Jede neue Brücke ist grundsätzlich ein Prototyp, muss aber natürlich auf Anhieb funktionieren. Im Entwurfsprozess liegt der Reiz darin, die immer wieder anders gelagerten, oft sehr vielschichtigen und manchmal auch widersprüchlichen Anforderungen und Randbedingungen wie Gestaltung, Baugrund, oder Verkehr während der Bauzeit zu einem schlüssigen Gesamtkonzept zu vereinen. Die Zusammenarbeit in einem interdisziplinären Entwurfsteam, im konstruktiven Dialog mit Experten anderer Fachgebiete, ist dabei ungemein inspirierend.
Die Beurteilung bestehender Brücken ist oft wesentlich anspruchsvoller als die Berechnung eines Neubaus. Leider haben dies manche Bauherren noch nicht erkannt und beauftragen ungenügend qualifizierte Ingenieure mit solchen, vermeintlich einfachen Aufgaben. Eine ziemliche Herausforderung wird eine Beurteilung vor allem dann, wenn die Brücke aufgrund der für Neubauten gültigen Normvorschriften eigentlich schon lange hätte einstürzen müssen.
Oft gelingt es Bauingenieuren, mit verfeinerten Analysemethoden die Tragsicherheit nachzuweisen, was in Anbetracht hoher Kosten und Verkehrsbehinderungen immer das Ziel sein muss. Dazu benötigen Bauingenieure ein vertieftes Verständnis des Trag- und Verformungsverhaltens, wobei neben analytischer Modelle insbesondere die Erfahrung aus den erwähnten grossmassstäblichen Versuchen äusserst wertvoll ist.

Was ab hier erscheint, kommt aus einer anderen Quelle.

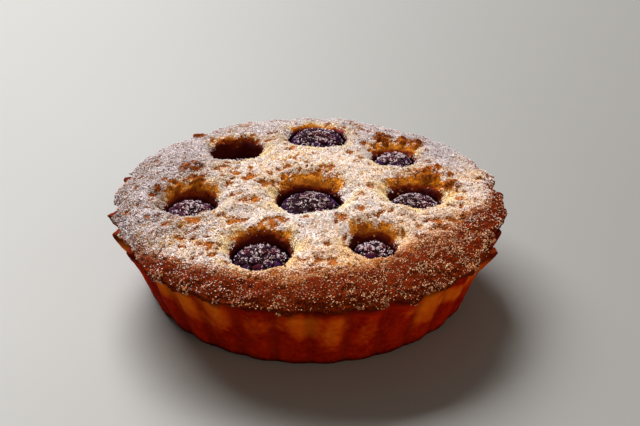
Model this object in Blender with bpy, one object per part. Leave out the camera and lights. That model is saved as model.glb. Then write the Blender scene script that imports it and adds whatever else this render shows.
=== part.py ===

Was wollen Sie Ihren Studierenden mitgeben?
Natürlich muss ich den Studierenden das Fachwissen vermitteln, welches sie für das weitere Studium und für ihre zukünftige Tätigkeit benötigen. Sie sollen aber auch lernen, selbständig Probleme zu analysieren und Lösungsstrategien zu entwickeln. Mit meiner Praxiserfahrung möchte ich zudem versuchen, den Studierenden die Faszination unseres Berufs zu vermitteln, sie in ihrer Kreativität und in ihrem Selbstverständnis als Ingenieure zu fördern und an die Kernaufgaben des konstruktiven Ingenieurbaus – den Tragwerksentwurf und die Tragwerksanalyse – heranzuführen. Schön wäre es zudem, wenn ich ihnen dann noch eine gesunde Portion Berufsstolz und Verantwortungsbewusstsein mit auf den Weg geben könnte.
Zur Person
Walter Kaufmann ist seit Mai 2015 ordentlicher Professor für Baustatik und Konstruktion (Massiv- und Brückenbau). Er studierte und promovierte an der ETH Zürich. Nach seiner Zeit als wissenschaftlicher ETH-Mitarbeiter war er in führenden Positionen international renommierter Brückenbauunternehmen tätig.
Walter Kaufmann betreut Lehrveranstaltungen über Massiv- und Brückenbau. In der Forschung befasst er sich mit dem Trag- und Verformungsverhalten von Stahlbetontragwerken, der Beurteilung der Tragsicherheit bestehender Bauwerke, innovativen Tragwerken und Brücken sowie interdisziplinären Forschungsprojekten.
Antrittsvorlesung
«Herausforderungen im Betonbau» von Prof. Dr. Walter Kaufmann am 21. Mai 2015 um 17:15 Uhr im Audimax des Hauptgebäudes (HG F 30). Die Antrittsvorlesung findet auf Deutsch statt.